According to a generally used electrocardiograph, the potential change of six points on the chest over a period of time is measured and represented on a graph with time as the abscissa and the potential the ordinate, whereby the heart disorder is detected from the wave form obtained relative to each point. However, with an electrocardiograph of this type, it is difficult to accurately examine the whole electrical activity of the heart. And according to a recently developed electrocardiograph, 80 to 200 electrodes are applied to various points of the body surface near the heart and the potential of each point is measured, whereby the electrical activity of the heart is synthetically judged.
By this electrocardiograph, an isopotential map for a certain time is made for the body surface near the heart, as shown in FIG. 1. In this isopotential map, the body surface potentials are shown on isopotential lines so as to make it possible to examine the distribution of the body surface potentials. This isopotential map is obtained e.g. by temporarily storing the potential of each electrode in a memory unit, calculating the isopotential points based on the potential of each electrode through a computer, and then drawing the isopotential lines e.g. at a pitch of a few tens of microvolts on a television or a XY-plotter.
When using this electrocardiograph, a plurality of isopotential maps are obtained at intervals of the sampling time and the enlargement or contraction of the positively and negatively charged parts of the body surface near the heart can be recognized from the change of the potential gradient, whereby the electrical activity of the heart is indicated.
However, in the electrocardiograph of this kind, it is difficult to apply a number of electrodes to the points of the body surface with small contact resistance, and to stably and correctly detect the potential of each point.
For example, it takes four persons as long as 30 minutes to 1 hour to correctly place the conventional suction type electrodes at about 100 points of the body surface, and only one or two patients can be examined under an hour even in the best conditions.
It is necessary that the electrodes of an electrocardiograph be applicable to any person, adult or child, male or female, having different body shapes. The electrodes must be free from errors in potential measurement due to the unevenness of the body surface or its upward and downward motion caused by the breathing. Further, the electrodes are required not to cause any terror, pain or sense of oppression to patients. Further, they must be able to be applied or removed easily and rapidly, and to be easily maintained. Furthermore, it is necessary to place the electrodes correctly relative to one another and without deviation.
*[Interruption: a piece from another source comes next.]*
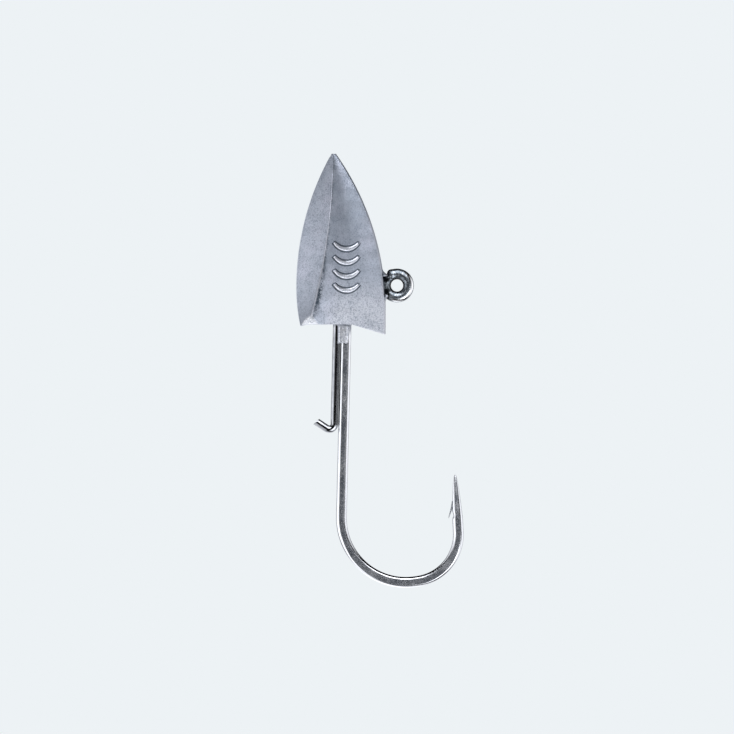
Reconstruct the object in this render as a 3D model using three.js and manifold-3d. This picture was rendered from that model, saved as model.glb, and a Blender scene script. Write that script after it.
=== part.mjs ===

In detecting the potentials of the points on the body surface, preferably all the electrodes are pressed onto the body surface with a strong force so as to stably and correctly measure the potentials at the electrode contact points. However, in an electrocardiograph for detecting the potentials of many points the human body, a number of electrodes are employed. And if the pressure applied for an electrode is 500 g and 100 electrodes are used, a force as strong as 50 kg is applied to the body in the area where it necessarily gives a strong sense of oppression to the patients. Therefore, such an electrocardiograph is extremely unsuitable for examining the heart of a patient having reduced strength.
Consequently, practically usable electrodes cannot be obtained simply by increasing the force with which the electrodes are pressed onto the body.
In a conventional electrocardiograph, since signals fed from each electrode are amplified and shown in a graph, the bad contact of electrodes can be easily recognized from the graph for the particular electrode.
However, in the improved electrocardiograph described above, an isopotential map of the body surface at the time of measurement is shown, and therefore, it is more difficult than in the conventional electrocardiograph to judge from the map whether there is bad contact of electrodes. Consequently, in order to examine the heart with a high accuracy, all the electrodes must be always in sure electrical contact with the body surface. If a conventional suction type electrode or an adhesive tape type electrode makes bad electrical contact for one second per 100 seconds, on the average one of the 100 electrodes is always in bad contact and accurate measurement cannot be performed.
It is known that an electrocardiograph which produces an isopotential map of the body surface near the heart can indicate more accurately the electrical activity of the heart than a conventional electrocardiograph which shows only the change of the voltage of the measuring point. However, with such an electrocardiograph, potentials of a large number of points on the body surface must be detected simultaneously and accurately. Since this problem has not yet been sufficiently overcome, the electrocardiograph of this type has not yet come into widespread use.